Prompt ▸
Return only the number of lines in the entries below that hold the word "code".

Rows from a 3D modeling dataset:
□ □ □ □ □
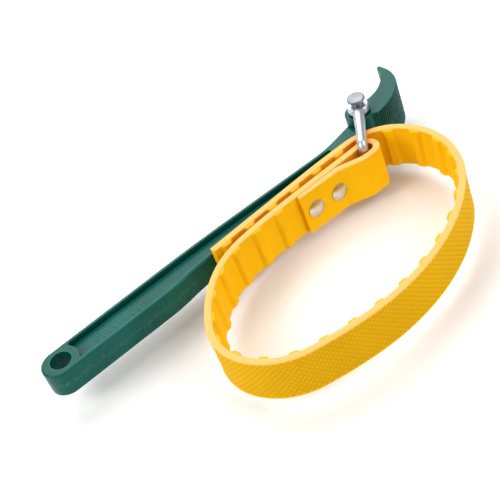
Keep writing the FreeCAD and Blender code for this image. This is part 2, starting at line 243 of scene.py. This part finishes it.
def inner_heights():
    """Heights of the inner face's mesh columns, close together at the ends of the ribs."""
    half = STRAP_WIDTH / 2 - EDGE_ROUND
    ends = [half - RIB_END * step / INNER_COLUMNS for step in range(1, INNER_COLUMNS)]
    middle = half - RIB_END
    rest = [middle * (1 - step / INNER_COLUMNS) for step in range(INNER_COLUMNS)]
    upper = ends + rest
    return upper + [0.0] + [-height for height in reversed(upper)]


def section(along):
    """Closed cross-section as (distance towards the inside, height, painted shade) points."""
    half = STRAP_WIDTH / 2
    outside = outer_reach(along)
    columns = KNURL_COUNT * KNURL_STEPS
    ring = []
    for index in range(1, columns):
        height = -half + STRAP_WIDTH * index / columns
        depth = knurl(along, height)
        ring.append((-outside + depth, height, depth / KNURL_DEPTH))
    corners = ((-outside, half, 180), (STRAP_HALF, half, 90), (STRAP_HALF, -half, 0), (-outside, -half, -90))
    for number, (x, z, angle) in enumerate(corners):
        centre_x = x - math.copysign(EDGE_ROUND, x)
        centre_z = z - math.copysign(EDGE_ROUND, z)
        for step in range(CORNER_STEPS + 1):
            now = math.radians(angle - step * 90 / CORNER_STEPS)
            ring.append((centre_x + EDGE_ROUND * math.cos(now), centre_z + EDGE_ROUND * math.sin(now), 0.0))
        if number == 1:
            end_shade = RIB_END_SHADE * rib_rise(along) / RIB_HEIGHT
            for height in inner_heights():
                on_end = abs(height) > half - EDGE_ROUND - RIB_END
                ring.append((inner_reach(along, height), height, end_shade if on_end else 0.0))
    return ring


def join_rings(mesh, rings):
    """Smooth skin over rings of corners, with a flat cap on each end."""
    size = len(rings[0])
    for ring, following in zip(rings, rings[1:]):
        for index in range(size):
            after = (index + 1) % size
            corners = (ring[index], ring[after], following[after], following[index])
            mesh.faces.new(corners).smooth = True
    mesh.faces.new(list(reversed(rings[0])))
    mesh.faces.new(rings[-1])


def make_piece(name, mesh, material):
    """Visible piece from a finished mesh, which is freed."""
    data = bpy.data.meshes.new(name)
    mesh.to_mesh(data)
    mesh.free()
    data.set_sharp_from_angle(angle=math.radians(SHARP_ANGLE))
    piece = bpy.data.objects.new(name, data)
    bpy.context.scene.collection.objects.link(piece)
    data.materials.append(material)
    return piece


def strap_skin(name, begin, end, material):
    """Closed length of strap between two distances along the path."""
    step = STRAP_WIDTH / KNURL_COUNT / KNURL_STEPS
    count = max(2, round((end - begin) / step))
    mesh = bmesh.new()
    # painted shade of each corner, read by the rubber's material
    shade_layer = mesh.verts.layers.float.new("shade")
    rings = []
    for index in range(count + 1):
        along = begin + (end - begin) * index / count
        point, heading = path.place(along)
        inward = Vector((-math.sin(heading), math.cos(heading)))
        ring = []
        for x, z, shade in section(along):
            where = point + inward * x
            corner = mesh.verts.new((where.x, where.y, z))
            corner[shade_layer] = shade
            ring.append(corner)
        rings.append(ring)
    join_rings(mesh, rings)
    bmesh.ops.recalc_face_normals(mesh, faces=mesh.faces)
    piece = make_piece(name, mesh, material)
    return piece


# ---------------------------------------------------------------- materials
class Nodes:
    """Short names for building one node material."""

    def __init__(self, name):
        self.material = bpy.data.materials.new(name)
        self.material.use_nodes = True
        self.tree = self.material.node_tree
        self.shader = self.tree.nodes["Principled BSDF"]
        self.place = self.add("ShaderNodeTexCoord").outputs["Object"]

    def add(self, kind, **settings):
        node = self.tree.nodes.new(kind)
        for key, value in settings.items():
            setattr(node, key, value)
        return node

    def link(self, output, target):
        self.tree.links.new(output, target)

    def noise(self, scale, detail=4.0):
        node = self.add("ShaderNodeTexNoise")
        node.inputs["Scale"].default_value = scale
        node.inputs["Detail"].default_value = detail
        node.inputs["Roughness"].default_value = NOISE_ROUGHNESS
        self.link(self.place, node.inputs["Vector"])
        return node.outputs["Fac"]

    def ramp(self, value, stops):
        node = self.add("ShaderNodeValToRGB")
        elements = node.color_ramp.elements
        while len(elements) < len(stops):
            elements.new(0.5)
        for element, (position, colour) in zip(elements, stops):
            element.position = position
            element.color = (*colour, 1.0)
        self.link(value, node.inputs["Fac"])
        return node.outputs["Color"]

    def range(self, value, low, high, out_low, out_high):
        node = self.add("ShaderNodeMapRange")
        self.link(value, node.inputs["Value"])
        for key, number in (("From Min", low), ("From Max", high), ("To Min", out_low), ("To Max", out_high)):
            node.inputs[key].default_value = number
        return node.outputs["Result"]

    def math(self, operation, first, second=0.0):
        node = self.add("ShaderNodeMath", operation=operation)
        for socket, value in zip(node.inputs, (first, second)):
            if isinstance(value, (int, float)):
                socket.default_value = value
            else:
                self.link(value, socket)
        return node.outputs["Value"]

    def height(self):
        node = self.add("ShaderNodeSeparateXYZ")
        self.link(self.place, node.inputs["Vector"])
        return node.outputs["Z"]

    def parting_line(self):
        """Ragged, broken line round the casting at mid-height: 1 on it, 0 away from it."""
        wander = self.range(self.noise(350.0), 0.3, 0.7, -1.6 * MM, 1.6 * MM)
        away = self.math("ABSOLUTE", self.math("ADD", self.height(), wander))
        line = self.range(away, 0.6 * MM, 1.6 * MM, 1.0, 0.0)
        broken = self.range(self.noise(1100.0, 3.0), 0.52, 0.62, 0.0, 0.45)
        return self.math("MULTIPLY", line, broken)

    def occlusion(self, reach, closed, free, inside=False):
        """1 in corners that are closed within this reach, 0 on free faces; on sharp edges if inside."""
        node = self.add("ShaderNodeAmbientOcclusion", samples=OCCLUSION_SAMPLES, inside=inside)
        node.inputs["Distance"].default_value = reach
        return self.range(node.outputs["AO"], closed, free, 1.0, 0.0)

    def mix(self, factor, first, colour):
        """Blends what the first output gives towards a fixed colour."""
        node = self.add("ShaderNodeMix", data_type="RGBA")
        from_socket, to_socket = [socket for socket in node.inputs if socket.type == "RGBA"]
        self.link(factor, node.inputs["Factor"])
        self.link(first, from_socket)
        to_socket.default_value = (*colour, 1.0)
        return next(socket for socket in node.outputs if socket.type == "RGBA")

    def bump(self, height, distance, strength, below=None):
        node = self.add("ShaderNodeBump")
        node.inputs["Strength"].default_value = strength
        node.inputs["Distance"].default_value = distance
        self.link(height, node.inputs["Height"])
        if below:
            self.link(below, node.inputs["Normal"])
        return node.outputs["Normal"]

    def set(self, **values):
        for key, value in values.items():
            self.shader.inputs[key.replace("_", " ")].default_value = value


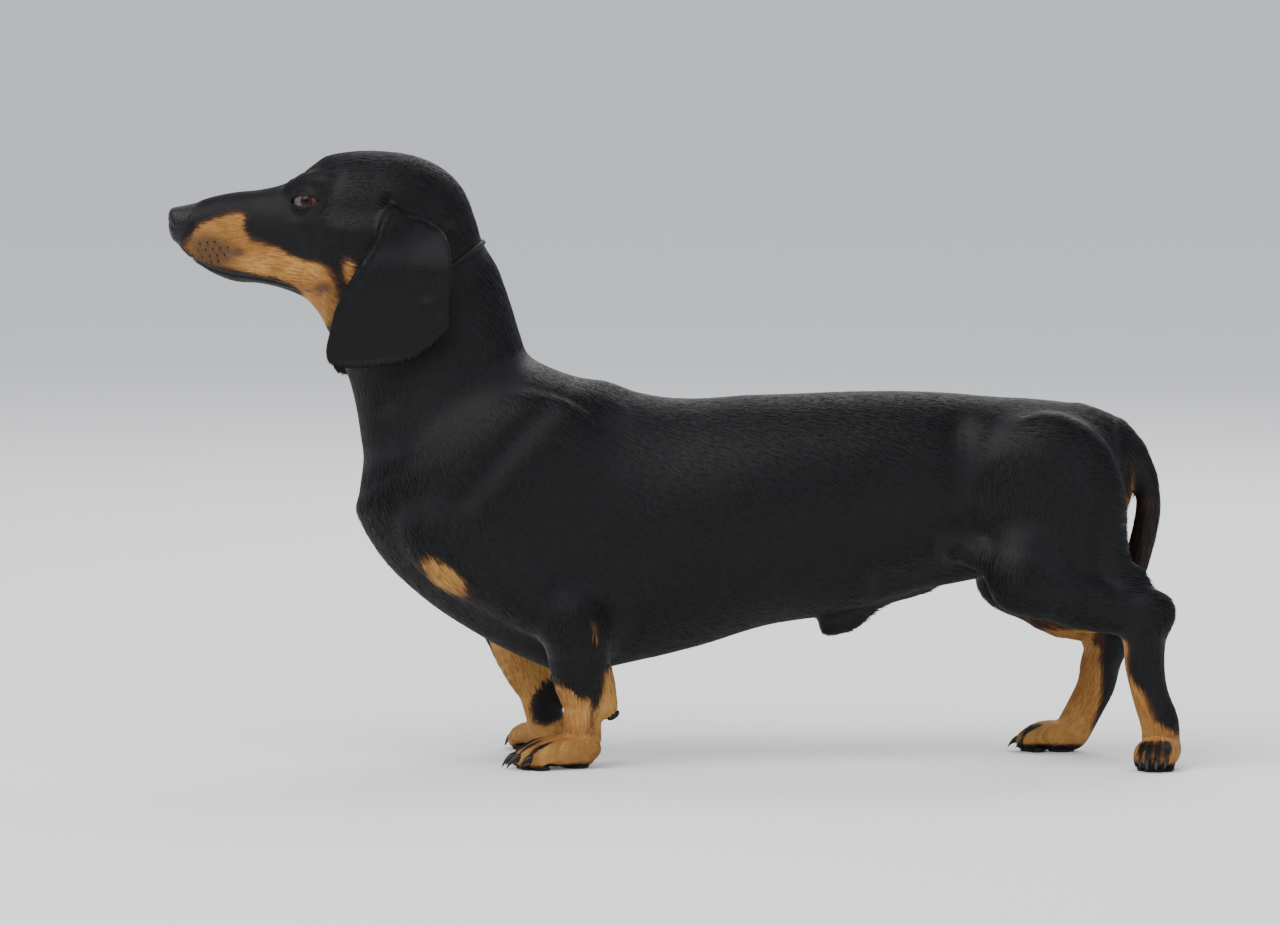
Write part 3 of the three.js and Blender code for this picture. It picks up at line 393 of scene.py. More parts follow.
@dataclass(frozen=True)
class Hindleg:
    """A hind leg's joints, its shin as rows with radii, where its foot stands and how far it turns out."""

    knee: Place
    shank: Place
    hock: Place
    shin: tuple[tuple[float, float, float, float], ...]
    foot: Place
    turn: float


FORELEGS = {
    "left": Foreleg((-65, 56, 96), (-60, 49, 40), (-60, 48, 20), (-57, 47), 20),
    "right": Foreleg((-109, 56, 93), (-90, 49, 40), (-84, 48, 20), (-71, 45), 54),
}
HINDLEGS = {
    "left": Hindleg(
        (224, 49, 121),
        (258, 50, 109),
        (308, 50, 100),
        ((303.5, 50, 86, 14.5), (303, 51, 68, 13.4), (306.5, 51.5, 48, 12.3), (312.5, 52, 30, 13)),
        (314, 49, 16),
        78,
    ),
    "right": Hindleg(
        (220, 49, 115),
        (254, 50, 94),
        (295, 50, 90),
        ((288, 50, 80, 15), (280.5, 51, 62, 14), (277, 51.5, 45, 13), (270, 52, 30, 12.5)),
        (262, 52, 15),
        8,
    ),
}


@dataclass(frozen=True)
class PawSize:
    """A paw's length, width and height at the knuckles, and the claws' length and radius."""

    length: float
    width: float
    tall: float
    claw: float
    thick: float


FOREPAW = PawSize(52, 40, 13.5, 9.5, 2.4)
HINDPAW = PawSize(40, 30, 12.5, 8.0, 2.0)
TOES = (-1.0, -0.36, 0.36, 1.0)


CREASES = (
    Crease(((-84, 232), (-102, 214), (-114, 200), (-134, 176)), 3.5, 9),
    Crease(((-186, 232), (-184, 208)), 2.5, 8),
    Crease(((182, 216), (183, 180)), 3.5, 11),
    Crease(((126, 120), (150, 124), (170, 132), (184, 152)), 3, 9),
)
SIDE_FADE = (12.0, 30.0)
# The mouth's line in side view, from its corner to the chin, and how its front goes round under the nose.
MOUTH = (
    (-229.5, 307), (-238, 306.5), (-248, 309), (-258, 312.2), (-270, 314.8), (-285, 317),
    (-300, 320.6), (-306, 323.6),
)
MOUTH_FRONT = ((55.0, 326.0), (28.0, 328.0), (0.0, 329.0))
MOUTH_DEPTH = 2.3
MOUTH_WIDTH = 1.3
MOUTH_FADE = (-229.0, -243.0)
MOUTH_MIDDLE_X = -301.0

# The plane where the nose's bare leather begins, as a point on the bridge and one at the lip.
NOSE_CUT = ((-308.0, 366.0), (-321.0, 335.0))
SKIN_DEPTH = 0.8
SOLE = 1.2


def to_line(x: Values, z: Values, points: Sequence[tuple[float, float]]) -> Values:
    """The distance in side view from each place to a line through the given points."""
    near = np.full(len(x), np.inf)
    for (ax, az), (bx, bz) in zip(points, points[1:]):
        along = (x - ax) * (bx - ax) + (z - az) * (bz - az)
        t = np.clip(along / ((bx - ax) ** 2 + (bz - az) ** 2), 0, 1)
        near = np.minimum(near, np.hypot(x - mix(ax, bx, t), z - mix(az, bz, t)))
    return near


def polygon(x: Values, z: Values, points: Sequence[tuple[float, float]]) -> Values:
    """How far inside a polygon drawn in side view each place lies, negative outside."""
    inside = np.zeros(len(x), bool)
    ring = [*points, points[0]]
    for (ax, az), (bx, bz) in zip(ring, ring[1:]):
        if az == bz:
            continue
        across = (az > z) != (bz > z)
        inside ^= across & (x < ax + (z - az) * (bx - ax) / (bz - az))
    return np.where(inside, 1, -1) * to_line(x, z, ring)


def mirrored(point: Sequence[float], side: float) -> tuple[float, ...]:
    """The same point on the dog's left or right side."""
    return (point[0], side * point[1], *point[2:])


def between(a: Sequence[float], b: Sequence[float], share: float) -> tuple[float, ...]:
    """A point the given share of the way from a to b."""
    return tuple(np.array(a) + (np.array(b) - np.array(a)) * share)


@dataclass
class EyeFrame:
    """Where one eye sits and faces, with its lids and the almond opening between them."""

    side: float
    centre: Values = field(init=False)
    axes: Values = field(init=False)

    CENTRE = (-236.7, 20.5, 364.6)
    FACES = (66.0, 4.0)
    RADIUS = 10.0
    LID = 11.1
    OPEN_FLOOR = 9.2
    CIRCLE = 18.1
    APART = 14.8
    TILT = 4.0

    def __post_init__(self) -> None:
        """Works out the eye's centre and its axes: ahead out of the eye, across to the rear, and up."""
        self.centre = np.array(mirrored(self.CENTRE, self.side))
        out, up = (radians(a) for a in self.FACES)
        ahead = np.array(
            [-cos(out) * cos(up), self.side * sin(out) * cos(up), sin(up)]
        )
        across = np.array([sin(out), self.side * cos(out), 0.0])
        rise = np.cross(ahead, across)
        rise *= copysign(1.0, rise[2])
        self.axes = np.column_stack([ahead, across, rise])

    def local(self, p: Points) -> Values:
        """Points in the eye's own frame: ahead, to the rear and up."""
        return (p - self.centre) @ self.axes

    def orbit(self) -> Ball:
        """The hollow round the eye."""
        return Ball(self.centre + self.axes[:, 0] * 17, (12, 12, 11))

    def opening(self, p: Points) -> Values:
        """The distance to the almond opening between the lids, negative inside it."""
        ahead, rear, rise = self.local(p).T
        a = radians(self.TILT)
        along = rear * cos(a) + rise * sin(a)
        over = rise * cos(a) - rear * sin(a)
        upper = np.hypot(along, over + self.APART) - self.CIRCLE
        lower = np.hypot(along, over - self.APART) - self.CIRCLE
        return np.maximum(np.maximum(upper, lower), -ahead)


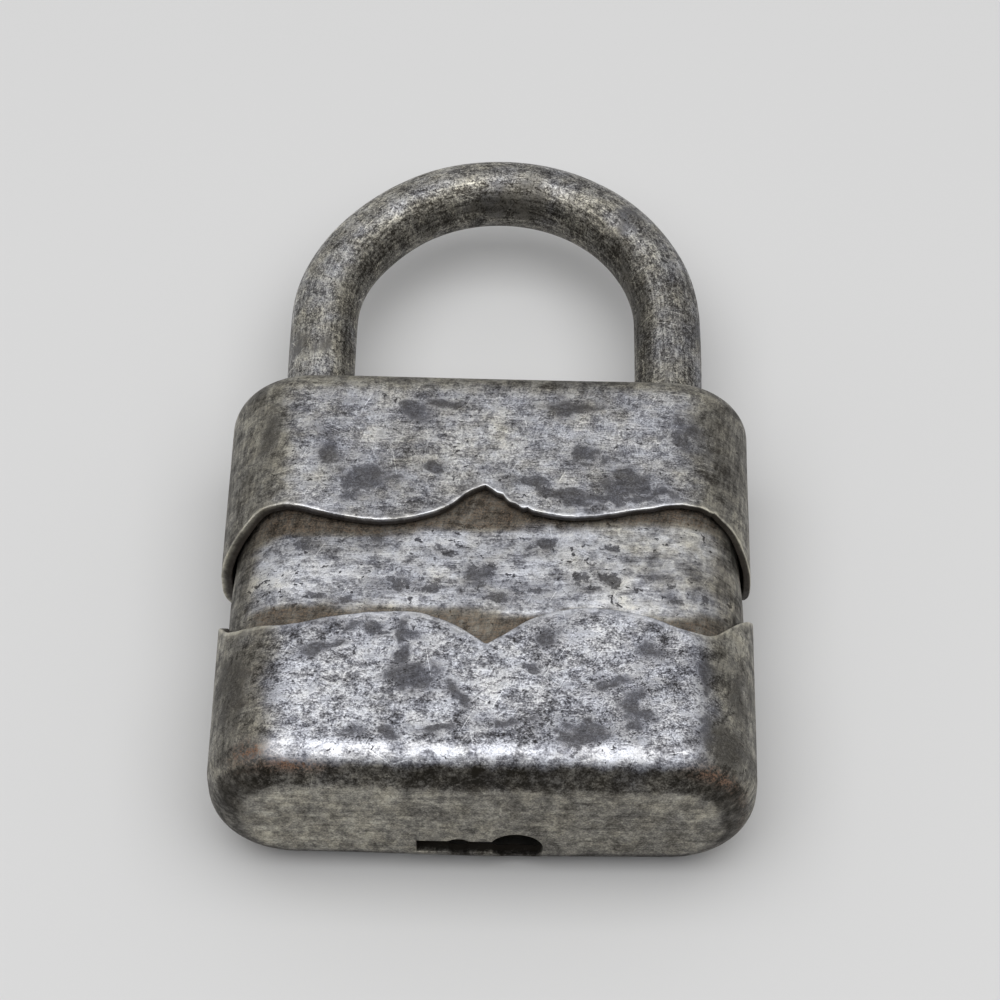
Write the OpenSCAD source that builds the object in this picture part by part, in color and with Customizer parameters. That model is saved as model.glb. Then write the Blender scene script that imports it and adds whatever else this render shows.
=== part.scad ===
// Old pressed-steel lever padlock, lying on its back with the shackle closed and the bolt drawn.
// X runs across the body, Y from the keyhole end towards the shackle, Z from the back to the front.
// Inside the modules Y is counted from the keyhole end; place() then centres the whole length.

/* [Body] */
// Width of the body over the caps
body_w = 60; // [56:1:74]
// Depth of the body from back to front
body_d = 21; // [20:0.5:26]
// Length of the body without the shackle
body_l = 54.6; // [50:0.2:68]
// Radius of the four long corners
corner_r = 9.6; // [8:0.1:10]
// Radius of the rounded edge at both ends
end_r = 5; // [4.2:0.1:6]
// Sheet thickness of the two caps
cap_t = 1.05; // [0.8:0.05:1.3]
// Sheet thickness of the inner case
case_t = 1.2; // [0.9:0.1:1.5]

/* [Wavy cap edges] */
// Skirt length at the notch in the middle
notch_l = 16.9; // [14:0.1:20]
// Skirt length at the two lobes beside the notch
lobe_l = 21.3; // [18:0.1:24]
// Distance of the lobes from the middle
lobe_x = 11.2; // [9:0.1:13]
// Skirt length at the dips near the corners
dip_l = 19; // [16:0.1:22]
// Distance of the dips from the middle
dip_x = 23.5; // [20:0.1:26]
// Skirt length at the side lobes
side_l = 25.3; // [22:0.1:26]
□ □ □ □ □
Answer to the task ▸
2